The driving test was introduced to Ireland only in 1964, having been part of the 1963 Road Traffic Act. Even then, the test only applied to new drivers. All others were allowed to hold on to their full licences despite never having passed a test and probably never having had a single lesson.

This led to a glut of applications for licences in advance of the introduction of the test, many of them from people who had never sat in a car before. This rush was facilitated by the delay in the introduction of the test.

This leaves us in the situation that today many fully licensed drivers over the age of 55 never sat the test. Indeed, a number of them may even be driving instructors.

While having a test was certainly better than not having one, the system was never properly resourced. Today 167 testers operate around the country, while just two years ago there were fewer than 70 - at the time waiting lists for tests grew as long as 14 months at one centre. This facilitated a system in which a blind eye was turned to the numbers of provisional licence holders driving unaccompanied on Irish roads. Indeed, even when accompanied, a provisional licence holder should not drive on a motorway but this is rarely if every enforced.

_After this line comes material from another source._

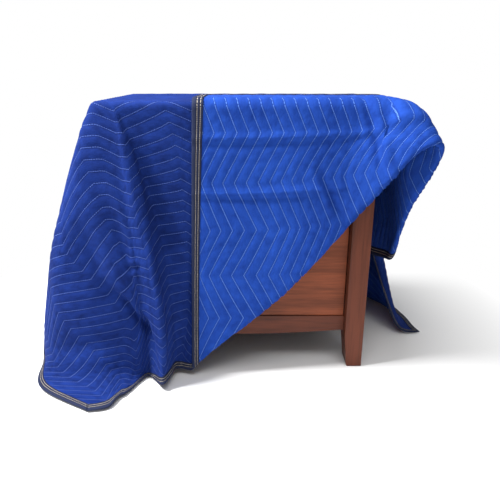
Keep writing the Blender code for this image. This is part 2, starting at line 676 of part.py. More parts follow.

Perhaps the nadir of the State's performance in relation to driver education came in 1979 when the then environment minister Sylvester Barrett came up with yet another "Irish solution to an Irish problem". Instead of increasing the number of testers and working to establish better standards of tuition to ensure a higher test pass rate, he simply issued full licences to every holder of a second provisional licence in the country. At a stroke of a pen he gave 30,000 full licences to drivers who had not passed any form of test and who may have never had any tuition.

This was to be a temporary measure to allow for the upgrading of the testing service. Nothing happened, test queues got longer and the number of provisionally licensed drivers on the roads has been allowed to grow to almost 400,000.

Transport minister Seamus Brennan has had a good start - but only time will tell if he will grasp the nettle of driver and instructor education and bring us in line with the rest of the civilised world.